Paradójicamente, solo los objetos personales de los infortunados que habían dejado su vida en aquel lugar conseguían traer hasta el presente su grito mudo de espanto. Miles de pares de zapatos de mujer, toneladas de ellos. Zapatos en los que se veían las huellas del uso y que hacían que delante de uno se levantase el fantasma de la mujer que, en alguna mañana de sábado del siglo pasado, se había detenido delante de un escaparate de alguna ciudad de Hungría o de Grecia, y había decidido que se pondría guapa para su marido, para su novio, o para sí misma. Unos zapatos con cuña, bordados primorosamente. Uno se imaginaba la suave línea de los gemelos, la pierna estilizada de una muchacha joven.
En otra habitación, dosmil kilos de pelo humano, con el que los nazis fabricaban tejidos y alfombras. Prótesis para personas minusválidas. Piernas de madera. Corsés para enderzar la postura. Ropita de niño, en algunos casos planchada todavía. Zapatitos de criaturas que nunca supieron lo que era el primer amor o el disgusto de tener un jefe pesado y mediocre.
Solo entonces podía el alma sobrevolar la endurecida salmodia de las cifras disparadas inmisericordemente por la guía para comprender un poco, a escala humana, lo que había supuesto Auschwitz para la Humanidad. Era una evidencia muy pálida, muy lejana, desgastada, como los peldaños de las escaleras, por miles de horas de televisión, por miles de películas sentimentales que, involuntariamente, embellecían toda aquella fealdad, de que el mal es, ante todo y sobre todo, apestoso, cutre, mediocre, estrecho, primitivo, rudimentario. Más allá de la muerte, más allá de los horrores, del sadismo, de las torturas, quizá el crimen peor era el haber despojado a aquellas personas que habían muerto allí de todo lo que las hacía humanas. Convirtiéndolas en guarismos, en siluetas recortadas torpemente en un papel. Groseramente.
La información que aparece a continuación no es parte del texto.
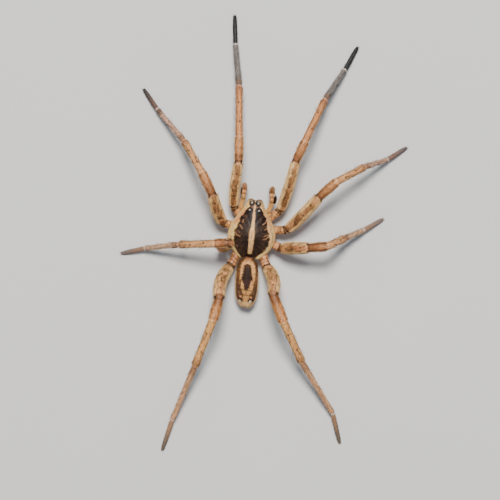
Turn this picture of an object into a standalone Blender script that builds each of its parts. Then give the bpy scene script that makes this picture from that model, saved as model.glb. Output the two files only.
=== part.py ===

Caminando por aquellos parajes uno se enfrenta a la enorme paradoja de que Auschitz se enfrenta a la paradoja a la que también se enfrenta Prjpiat, la ciudad asesinada por la central nuclear de Chernobyl. El mismo intento de luchar contra el olvido, la misma obcecación de recordar una y otra vez aquellas cosas, nos han hecho acostumbrarnos a lo siniestro, construir un relato asumible que ha ido matando poco a poco el filo de aquellas cosas que deberían mordernos la carne. Embrutecidos, embotados, hemos terminado por aceptar el mal.